An OpenCV-based Framework for Table Information Extraction
Jiayi Yuan,Hongye Li,Meng Wang,Ruyang Liu,Chuanyou Li,Beilun Wang
DOI: https://doi.org/10.1109/icbk50248.2020.00093
2020-08-01
Abstract:Portable Document Format (PDF), as one of the most popular file format, is especially useful for educational documents such as text books, articles, or papers in which we can preserve the original graphic appearance and conveniently share online. Detecting and extracting information from tables in PDF files can provide a plethora of structural data to construct educational knowledge graphs. However, most of the existing methods rely on PDF parsing tools and natural language processing techniques, which generally require training samples and are frail in handling cross-page tables.
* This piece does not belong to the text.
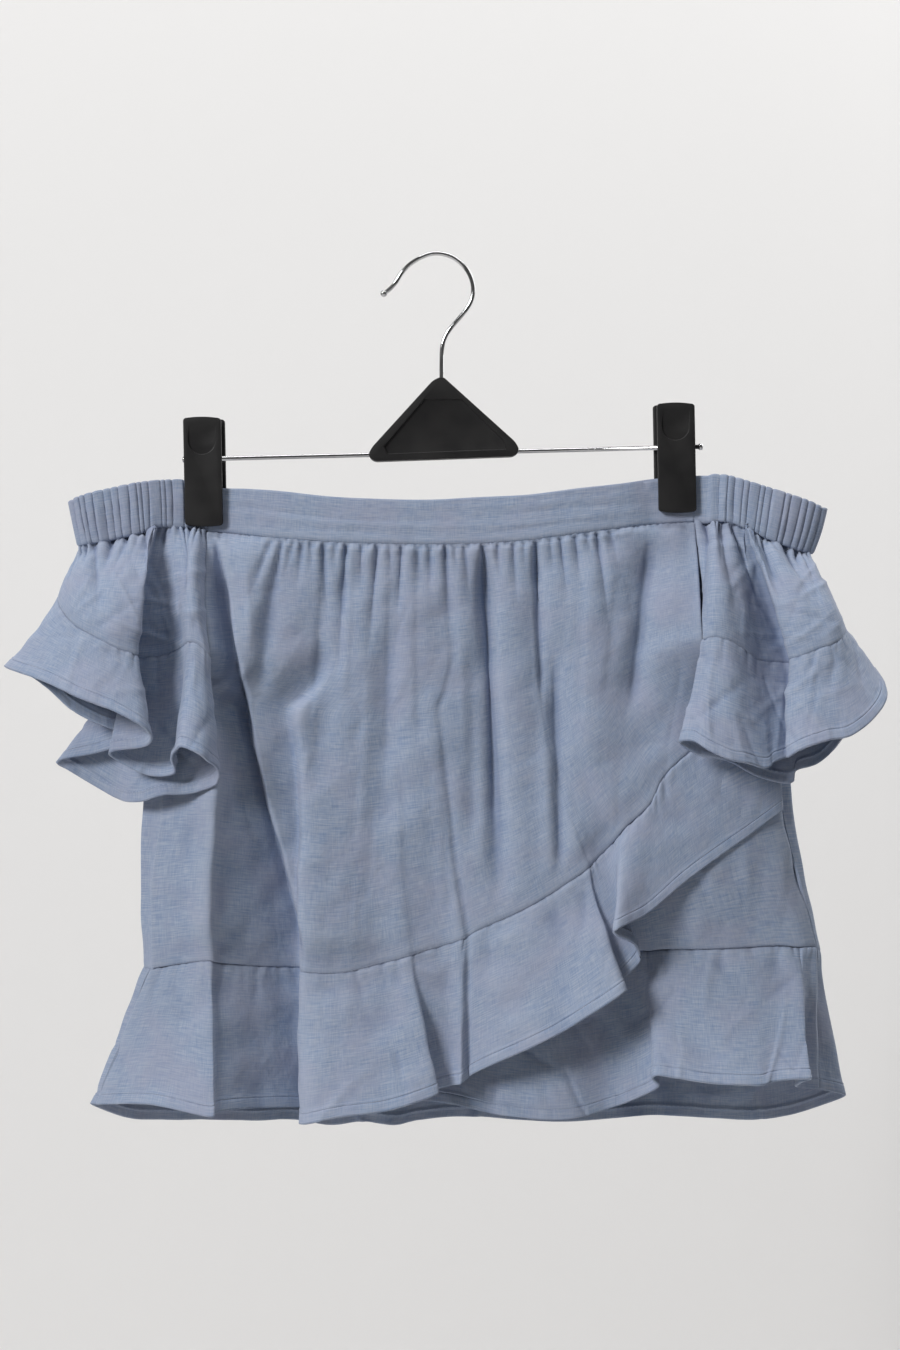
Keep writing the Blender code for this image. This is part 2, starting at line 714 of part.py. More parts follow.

In light of this, in this paper, we propose a novel OpenCV-based framework to extract the metadata and specific values from PDF tables. Specifically, we first highlight the visual outline of the tables. Then, we locate tables using horizontal and vertical lines and get the coordinates of tabular frames in each PDF page. Once the tables are successfully detected, for each table, we detect the cross-page scenarios and use the Optical Character Recognition (OCR) engine to extract the specific values in each table cell. Differing from other machine learning based methods, the proposed method can achieve table information extraction accurately without labeled data. We conduct extensive experiments on real-world PDF files. The results demonstrate that our approach can effectively deal with cross-page tables and only need 6.12 seconds on average to process a table.